The TV deal is a result of conference affiliation. We maybe could get a local TV deal, but it would have to be subservient to the CSTV (and therefore CBS) arrangement, because that’s how contracts work. Get in another conference or play teams with better TV deals in nonconference games, and we’ll be on other channels more.
Walmart and Valero and Academy and any other store you want to name all depend on demand. People hardly buy stuff from Cougar Authentic and the College Store (UH student athletes are the biggest customers at Cougar Authentic, by a lot), so why should other stores carry them? I know, we core fans want stuff, but we only have so much money and so many trips to those stores. Signing a petition is a nice gesture, but stores aren’t the government. The only vote that matters is dollars, and if dollars aren’t being paid for what is available now, the choice won’t be made available. Sell out of everything at current sources on campus, and other stores will notice and stock stuff.

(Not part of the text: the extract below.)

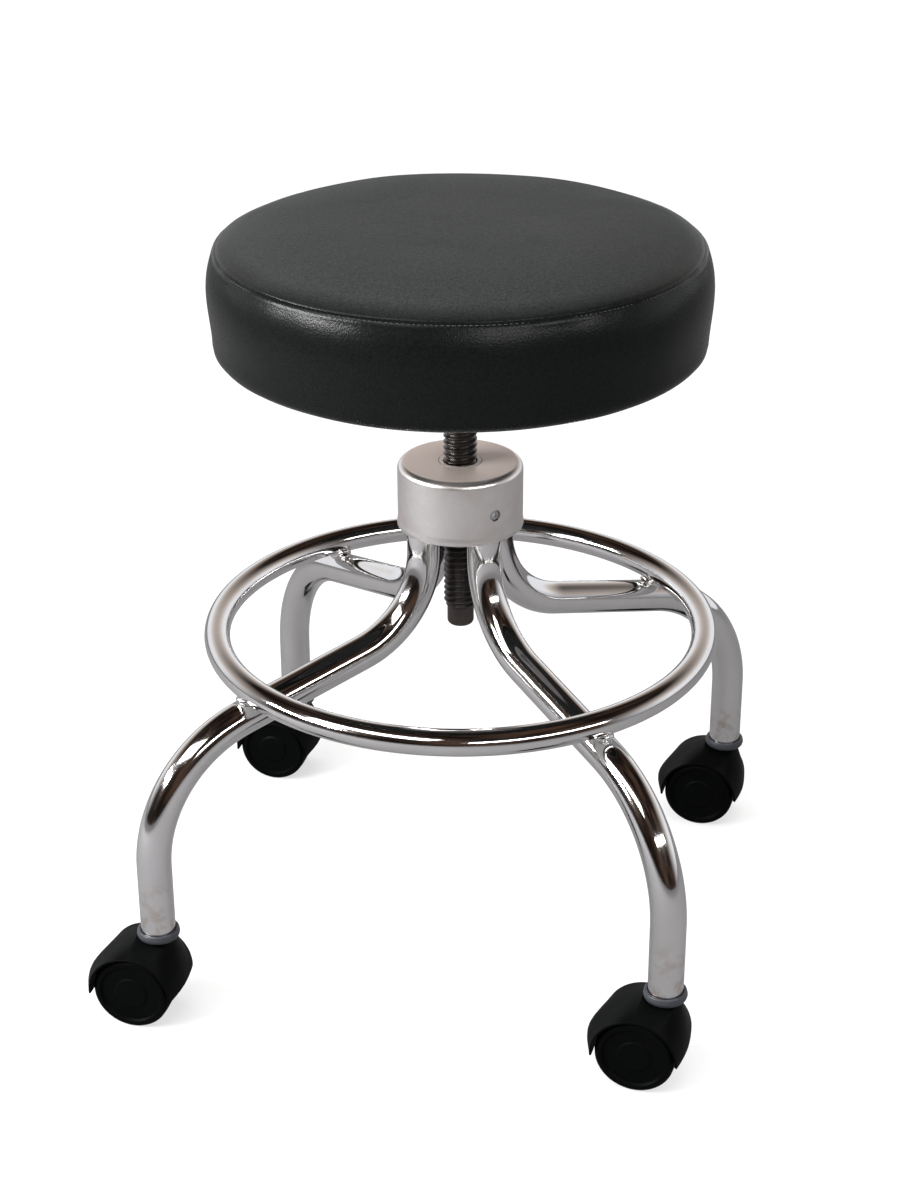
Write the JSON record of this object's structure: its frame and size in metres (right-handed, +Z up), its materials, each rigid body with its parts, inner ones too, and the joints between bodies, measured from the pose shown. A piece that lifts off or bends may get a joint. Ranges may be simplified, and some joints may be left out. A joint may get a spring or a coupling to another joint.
{
  "type": "rolling stool",
  "caption": "Round padded stool whose seat turns up and down on a lift screw, on bent tube legs with a foot ring and twin-wheel swivel casters.",
  "frame": {"origin": "on the floor, under the centre of the stool's bounding box at rest, with the casters trailing to -X; the seat's axis stands 18.0 mm to +X and 0.7 mm to -Y of it", "axes": "+Z up; the legs stand at 45 degrees to X and Y; the picture looks along +Y, turned 12.5 degrees to -X"},
  "size_m": [0.4379, 0.4208, 0.5565],
  "materials": {
    "vinyl": "black upholstery vinyl with a fine grain, soft sheen",
    "foam": "seat foam",
    "plywood": "raw plywood",
    "cloth": "black woven dust cover",
    "chrome": "polished chrome plate on steel tube",
    "satin_steel": "satin, turned",
    "steel": "zinc plated",
    "dark_steel": "dark oxide",
    "blackened_steel": "black oxide thread, oiled",
    "nylon": "turned nylon",
    "collar_plastic": "moulded, blue grey",
    "black_plastic": "moulded, black, half gloss"
  },
  "bodies": {
    "base": {"hub_cover": "satin_steel", "hub_nut": "steel", "set_screw": "dark_steel", "foot_ring": "chrome", "leg_front_right": "chrome", "socket_front_right": "collar_plastic", "stem_front_right": "steel", "leg_rear_right": "chrome", "socket_rear_right": "collar_plastic", "stem_rear_right": "steel", "leg_rear_left": "chrome", "socket_rear_left": "collar_plastic", "stem_rear_left": "steel", "leg_front_left": "chrome", "socket_front_left": "collar_plastic", "stem_front_left": "steel"},
    "guide_bush": {"guide_bush": "nylon"},
    "seat": {"seat_cover": "vinyl", "seat_foam": "foam", "seat_board": "plywood", "seat_dust_cover": "cloth", "seat_plate": "steel", "boss_pin": "dark_steel", "plate_screw_1": "steel", "plate_screw_2": "steel", "plate_screw_3": "steel", "plate_screw_4": "steel", "lift_screw": "blackened_steel"},
    "caster_front_right": {"hood_front_right": "black_plastic", "axle_front_right": "steel"},
    "wheel_front_right_a": {"wheel_front_right_a": "black_plastic"},
    "wheel_front_right_b": {"wheel_front_right_b": "black_plastic"},
    "caster_rear_right": {"hood_rear_right": "black_plastic", "axle_rear_right": "steel"},
    "wheel_rear_right_a": {"wheel_rear_right_a": "black_plastic"},
    "wheel_rear_right_b": {"wheel_rear_right_b": "black_plastic"},
    "caster_rear_left": {"hood_rear_left": "black_plastic", "axle_rear_left": "steel"},
    "wheel_rear_left_a": {"wheel_rear_left_a": "black_plastic"},
    "wheel_rear_left_b": {"wheel_rear_left_b": "black_plastic"},
    "caster_front_left": {"hood_front_left": "black_plastic", "axle_front_left": "steel"},
    "wheel_front_left_a": {"wheel_front_left_a": "black_plastic"},
    "wheel_front_left_b": {"wheel_front_left_b": "black_plastic"}
  },
  "joints": [
    {"name": "seat_turn", "type": "hinge", "parent": "base", "child": "guide_bush", "pos_m": [0.018, -0.0007, 0.3785], "axis": [0, 0, 1], "range_deg": [-4680, 5040]},
    {"name": "seat_lift", "type": "slide", "parent": "guide_bush", "child": "seat", "axis": [0, 0, 1], "range_m": [-0.0599, 0.0645]},
    {"name": "swivel_front_right", "type": "hinge", "parent": "base", "child": "caster_front_right", "pos_m": [0.20135, -0.18405, 0.0679], "axis": [0, 0, 1], "continuous": true},
    {"name": "roll_front_right_a", "type": "hinge", "parent": "caster_front_right", "child": "wheel_front_right_a", "pos_m": [0.18531, -0.18271, 0.0285], "axis": [0.0837, 0.9965, 0], "continuous": true},
    {"name": "roll_front_right_b", "type": "hinge", "parent": "caster_front_right", "child": "wheel_front_right_b", "pos_m": [0.18531, -0.18271, 0.0285], "axis": [0.0837, 0.9965, 0], "continuous": true},
    {"name": "swivel_rear_right", "type": "hinge", "parent": "base", "child": "caster_rear_right", "pos_m": [0.20135, 0.18265, 0.0679], "axis": [0, 0, 1], "continuous": true},
    {"name": "roll_rear_right_a", "type": "hinge", "parent": "caster_rear_right", "child": "wheel_rear_right_a", "pos_m": [0.18528, 0.18355, 0.0285], "axis": [0.0558, 0.9984, 0], "continuous": true},
    {"name": "roll_rear_right_b", "type": "hinge", "parent": "caster_rear_right", "child": "wheel_rear_right_b", "pos_m": [0.18528, 0.18355, 0.0285], "axis": [0.0558, 0.9984, 0], "continuous": true},
    {"name": "swivel_rear_left", "type": "hinge", "parent": "base", "child": "caster_rear_left", "pos_m": [-0.16535, 0.18265, 0.0679], "axis": [0, 0, 1], "continuous": true},
    {"name": "roll_rear_left_a", "type": "hinge", "parent": "caster_rear_left", "child": "wheel_rear_left_a", "pos_m": [-0.18143, 0.18349, 0.0285], "axis": [0.0523, 0.9986, 0], "continuous": true},
    {"name": "roll_rear_left_b", "type": "hinge", "parent": "caster_rear_left", "child": "wheel_rear_left_b", "pos_m": [-0.18143, 0.18349, 0.0285], "axis": [0.0523, 0.9986, 0], "continuous": true},
    {"name": "swivel_front_left", "type": "hinge", "parent": "base", "child": "caster_front_left", "pos_m": [-0.16535, -0.18405, 0.0679], "axis": [0, 0, 1], "continuous": true},
    {"name": "roll_front_left_a", "type": "hinge", "parent": "caster_front_left", "child": "wheel_front_left_a", "pos_m": [-0.18145, -0.18363, 0.0285], "axis": [0.0262, 0.9997, 0], "continuous": true},
    {"name": "roll_front_left_b", "type": "hinge", "parent": "caster_front_left", "child": "wheel_front_left_b", "pos_m": [-0.18145, -0.18363, 0.0285], "axis": [0.0262, 0.9997, 0], "continuous": true}
  ],
  "couplings": [
    {"joint": "seat_lift", "follows": "seat_turn", "m_per_rad": 0.00073211}
  ]
}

But don’t blame athletics marketing for that. They have nothing to do with it.
They need to tear down those ghetto plywood “suites” if they want more alums to attend.
Who’s dumb idea was it to build those things anyway?
Back in the day, when you got up to get a beer, you could still watch the game.
Honestly, I have no idea about the boxes.
I think that may be the worst idea in all of UH athletics history. Or at least its up there with charging PSL’s in the late 70’s for tickets at the Dome, the Kim Helton/Clyde Drexler hires and letting Vince Jarrett run the golf program into the ground.
-sar
I would love to have a game against UH. As the original poster said, it would be nice to see all the local teams play each other. We are just recently D1 again, and I cannot imagine that UH would have a hard time beating us (if that was a concern), and it seems that such an event would get a decent turnout.